I wasn’t sure if I would like this book. It is very niche and a little weird, but it came recommended from my favorite Twitter account for men’s style—@dieworkwear. I bounced around the book a fair bit, but looking back–it was one of my most highlighted books this year and it was funny. Some of the sections are a little too granular to be relevant for me… or anyone else I know. The first chapter is about ascots….skip it. The chapters on boots, craftsmanship, and suits were great and helpful to understand the history and construction of these items. I also loved the historical context behind some common men’s wear items–specifically jeans and tweed sport coats.
True Style: Principles of Classic Menswear provides helpful questions to determine how you want to show up in the world while providing tangible style advice. I appreciated Bruce Boyer’s philosophical discussion around crafting your image. My greatest takeaway is that clothes and your grooming habits shape what people think about you and your place in society. You control this perception, and I think it was helpful to consider how your style reflects your persona. You can ignore your appearance and clothing at your own risk.
Quotes
“Let’s, for the moment, forgo the moral question about whether these matters of dress and grooming, of posture and manner should matter, because the reality is that they do.”
“I never tire of saying—readers might, but I don’t—that clothes speak. In fact they never shut up. And the great danger is that if you don’t hear them, you’re not listening closely enough and will have to pay whatever penalty accrues from such inattention. As the English statesman Lord Chesterfield pointed out, dress is a foolish thing, and yet it’s a more foolish thing not to pay attention to it.”

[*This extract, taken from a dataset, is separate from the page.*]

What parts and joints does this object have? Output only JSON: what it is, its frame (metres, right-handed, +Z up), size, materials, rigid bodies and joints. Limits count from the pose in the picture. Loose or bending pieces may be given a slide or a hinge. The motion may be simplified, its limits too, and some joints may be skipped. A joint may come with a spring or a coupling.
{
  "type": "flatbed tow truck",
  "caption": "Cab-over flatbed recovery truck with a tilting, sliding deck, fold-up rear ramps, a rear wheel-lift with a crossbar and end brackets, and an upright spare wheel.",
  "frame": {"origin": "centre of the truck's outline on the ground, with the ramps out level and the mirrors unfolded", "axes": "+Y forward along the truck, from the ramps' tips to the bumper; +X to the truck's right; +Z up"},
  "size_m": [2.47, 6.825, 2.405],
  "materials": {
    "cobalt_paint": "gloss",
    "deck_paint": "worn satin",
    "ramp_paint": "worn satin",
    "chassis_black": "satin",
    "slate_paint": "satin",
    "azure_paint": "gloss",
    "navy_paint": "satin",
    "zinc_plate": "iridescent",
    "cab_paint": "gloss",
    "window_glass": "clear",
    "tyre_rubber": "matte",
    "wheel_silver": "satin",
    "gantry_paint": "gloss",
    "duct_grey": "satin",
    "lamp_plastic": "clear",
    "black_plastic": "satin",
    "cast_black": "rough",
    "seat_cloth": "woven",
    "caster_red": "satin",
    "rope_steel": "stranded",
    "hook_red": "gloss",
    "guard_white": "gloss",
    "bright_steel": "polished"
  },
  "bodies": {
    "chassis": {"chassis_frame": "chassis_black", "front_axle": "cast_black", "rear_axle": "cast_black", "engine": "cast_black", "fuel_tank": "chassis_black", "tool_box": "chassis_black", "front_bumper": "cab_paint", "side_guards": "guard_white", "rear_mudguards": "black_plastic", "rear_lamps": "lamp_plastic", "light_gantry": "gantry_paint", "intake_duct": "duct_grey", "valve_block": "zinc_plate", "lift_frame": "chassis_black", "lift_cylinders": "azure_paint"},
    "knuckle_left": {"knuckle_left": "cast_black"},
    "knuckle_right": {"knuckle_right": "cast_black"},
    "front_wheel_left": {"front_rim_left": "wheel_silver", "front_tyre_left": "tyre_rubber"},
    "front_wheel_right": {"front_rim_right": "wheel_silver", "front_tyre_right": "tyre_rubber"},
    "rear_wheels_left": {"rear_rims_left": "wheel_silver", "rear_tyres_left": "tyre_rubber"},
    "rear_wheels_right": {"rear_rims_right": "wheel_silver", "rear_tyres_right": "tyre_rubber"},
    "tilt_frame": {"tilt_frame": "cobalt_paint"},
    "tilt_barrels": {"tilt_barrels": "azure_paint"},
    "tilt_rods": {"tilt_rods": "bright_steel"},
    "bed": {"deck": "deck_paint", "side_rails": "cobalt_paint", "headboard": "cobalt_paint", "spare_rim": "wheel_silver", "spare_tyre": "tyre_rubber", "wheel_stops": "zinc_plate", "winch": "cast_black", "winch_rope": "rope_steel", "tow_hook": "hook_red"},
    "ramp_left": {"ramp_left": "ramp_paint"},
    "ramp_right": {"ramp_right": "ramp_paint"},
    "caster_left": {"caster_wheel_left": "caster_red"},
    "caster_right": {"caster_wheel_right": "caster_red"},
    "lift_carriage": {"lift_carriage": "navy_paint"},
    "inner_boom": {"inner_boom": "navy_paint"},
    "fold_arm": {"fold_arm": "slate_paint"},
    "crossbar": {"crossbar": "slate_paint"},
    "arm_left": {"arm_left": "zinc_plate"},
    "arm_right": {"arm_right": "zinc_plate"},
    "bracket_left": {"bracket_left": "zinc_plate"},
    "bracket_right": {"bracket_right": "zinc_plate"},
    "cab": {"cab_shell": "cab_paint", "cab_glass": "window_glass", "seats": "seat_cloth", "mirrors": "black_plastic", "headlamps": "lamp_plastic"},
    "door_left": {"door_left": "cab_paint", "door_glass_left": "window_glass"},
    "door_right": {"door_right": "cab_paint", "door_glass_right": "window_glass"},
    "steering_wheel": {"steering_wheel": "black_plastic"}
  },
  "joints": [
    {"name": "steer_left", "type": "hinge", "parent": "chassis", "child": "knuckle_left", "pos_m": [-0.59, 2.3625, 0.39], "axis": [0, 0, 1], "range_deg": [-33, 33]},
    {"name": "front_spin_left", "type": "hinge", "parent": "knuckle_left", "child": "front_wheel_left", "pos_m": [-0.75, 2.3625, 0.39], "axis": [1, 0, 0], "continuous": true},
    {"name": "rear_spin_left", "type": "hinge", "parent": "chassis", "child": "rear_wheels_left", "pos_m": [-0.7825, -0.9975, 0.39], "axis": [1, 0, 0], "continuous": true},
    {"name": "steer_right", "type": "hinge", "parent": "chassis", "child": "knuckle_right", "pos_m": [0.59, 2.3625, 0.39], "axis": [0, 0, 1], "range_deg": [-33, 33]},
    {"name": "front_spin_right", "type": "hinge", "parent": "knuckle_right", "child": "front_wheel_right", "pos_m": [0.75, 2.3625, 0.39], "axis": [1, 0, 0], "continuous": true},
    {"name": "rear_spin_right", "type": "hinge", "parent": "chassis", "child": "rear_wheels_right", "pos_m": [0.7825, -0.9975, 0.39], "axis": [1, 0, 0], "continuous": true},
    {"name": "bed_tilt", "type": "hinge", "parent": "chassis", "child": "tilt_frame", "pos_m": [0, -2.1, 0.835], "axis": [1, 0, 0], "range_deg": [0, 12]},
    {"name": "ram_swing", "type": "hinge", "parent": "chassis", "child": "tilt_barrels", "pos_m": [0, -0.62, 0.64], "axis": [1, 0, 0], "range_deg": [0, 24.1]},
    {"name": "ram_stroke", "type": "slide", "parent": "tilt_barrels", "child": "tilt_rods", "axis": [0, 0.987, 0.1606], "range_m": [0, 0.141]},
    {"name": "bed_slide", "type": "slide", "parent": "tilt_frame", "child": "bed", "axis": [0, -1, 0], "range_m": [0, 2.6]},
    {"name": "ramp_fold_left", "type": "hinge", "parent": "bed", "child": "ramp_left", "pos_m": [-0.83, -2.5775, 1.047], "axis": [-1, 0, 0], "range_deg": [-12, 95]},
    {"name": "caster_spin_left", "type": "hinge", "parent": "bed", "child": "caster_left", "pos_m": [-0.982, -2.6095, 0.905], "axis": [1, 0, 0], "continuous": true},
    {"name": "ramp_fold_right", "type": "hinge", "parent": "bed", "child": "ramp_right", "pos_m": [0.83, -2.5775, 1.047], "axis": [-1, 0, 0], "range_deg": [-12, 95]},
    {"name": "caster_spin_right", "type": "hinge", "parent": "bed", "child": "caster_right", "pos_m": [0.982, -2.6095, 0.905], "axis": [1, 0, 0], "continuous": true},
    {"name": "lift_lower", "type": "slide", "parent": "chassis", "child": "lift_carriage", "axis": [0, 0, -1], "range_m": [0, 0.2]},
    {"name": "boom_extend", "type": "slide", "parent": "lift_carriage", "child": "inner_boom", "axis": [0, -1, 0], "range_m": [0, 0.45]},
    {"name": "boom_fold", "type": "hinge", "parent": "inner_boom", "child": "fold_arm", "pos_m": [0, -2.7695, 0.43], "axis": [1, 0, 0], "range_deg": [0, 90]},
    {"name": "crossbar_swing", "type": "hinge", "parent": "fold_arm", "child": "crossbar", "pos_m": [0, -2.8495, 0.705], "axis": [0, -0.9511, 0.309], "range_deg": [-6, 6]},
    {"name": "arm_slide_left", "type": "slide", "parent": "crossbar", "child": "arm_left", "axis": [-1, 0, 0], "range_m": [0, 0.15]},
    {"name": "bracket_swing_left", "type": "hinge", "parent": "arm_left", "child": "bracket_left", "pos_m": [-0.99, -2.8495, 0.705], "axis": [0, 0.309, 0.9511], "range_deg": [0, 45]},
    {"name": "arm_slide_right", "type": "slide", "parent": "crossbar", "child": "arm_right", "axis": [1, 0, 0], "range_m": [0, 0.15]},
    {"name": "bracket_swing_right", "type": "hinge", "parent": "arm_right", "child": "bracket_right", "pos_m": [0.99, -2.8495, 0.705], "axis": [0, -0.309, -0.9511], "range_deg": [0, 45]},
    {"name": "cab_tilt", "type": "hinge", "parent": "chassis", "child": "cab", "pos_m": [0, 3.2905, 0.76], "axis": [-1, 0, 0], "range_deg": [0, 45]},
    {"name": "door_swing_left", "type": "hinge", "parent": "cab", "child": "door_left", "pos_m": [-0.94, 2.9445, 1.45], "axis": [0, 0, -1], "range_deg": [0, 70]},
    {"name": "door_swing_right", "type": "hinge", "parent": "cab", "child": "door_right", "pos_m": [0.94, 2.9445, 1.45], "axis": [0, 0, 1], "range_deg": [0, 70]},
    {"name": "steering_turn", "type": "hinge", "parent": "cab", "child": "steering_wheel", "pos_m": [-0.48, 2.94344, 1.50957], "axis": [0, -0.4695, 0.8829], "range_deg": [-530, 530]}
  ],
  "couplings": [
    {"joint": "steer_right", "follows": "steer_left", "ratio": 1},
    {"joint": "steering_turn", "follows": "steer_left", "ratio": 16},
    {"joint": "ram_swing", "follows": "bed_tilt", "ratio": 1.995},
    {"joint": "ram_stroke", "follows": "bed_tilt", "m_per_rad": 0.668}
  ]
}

“The fact is that well-dressed men are well dressed not because they follow every little rule about clothing, but because they have good taste, individuality, style, and a sense of history.”
“When clothes talk about us, as vaguely or subtly as other forms of communication, they identify us as a member of this or that group, and the language they speak is the language of the group, whether in the broadest sense (such as sociological distinctions) or more specifically (as in jobs that call for distinct uniforms). The important question is: Of which group or groups do we wish to be seen as a member?”
“Simplicity is generally a virtue. Your clothes should not in themselves be more memorable than you are. They should complement you, not compete with you. Avoid trends, fads, flash, and gimmicks, all of which draw attention to themselves and away from you.”
“The result of dressing appropriately to one’s goals is, as my friend correctly noted, a psychological one: confidence. Appropriate dress frees us from the anxieties and liabilities of sending negative and confusing messages. And finally, if a man is dressed effectively, confidently, and comfortably, he’ll be judged on other criteria—talent, productivity, merit, skill, loyalty—which is the way it should be. This isn’t a matter of having an extensive, expensive wardrobe, or being a dandy, or anything else like that. It’s a matter of being effective and doing a good job.”
“It’s important to know the strength and type of scent because, in a business environment, a man should smell merely clean and fresh, not like a brothel in Marrakesh.”
“Clothes are social tools, like language, manners, and a sense of humor.”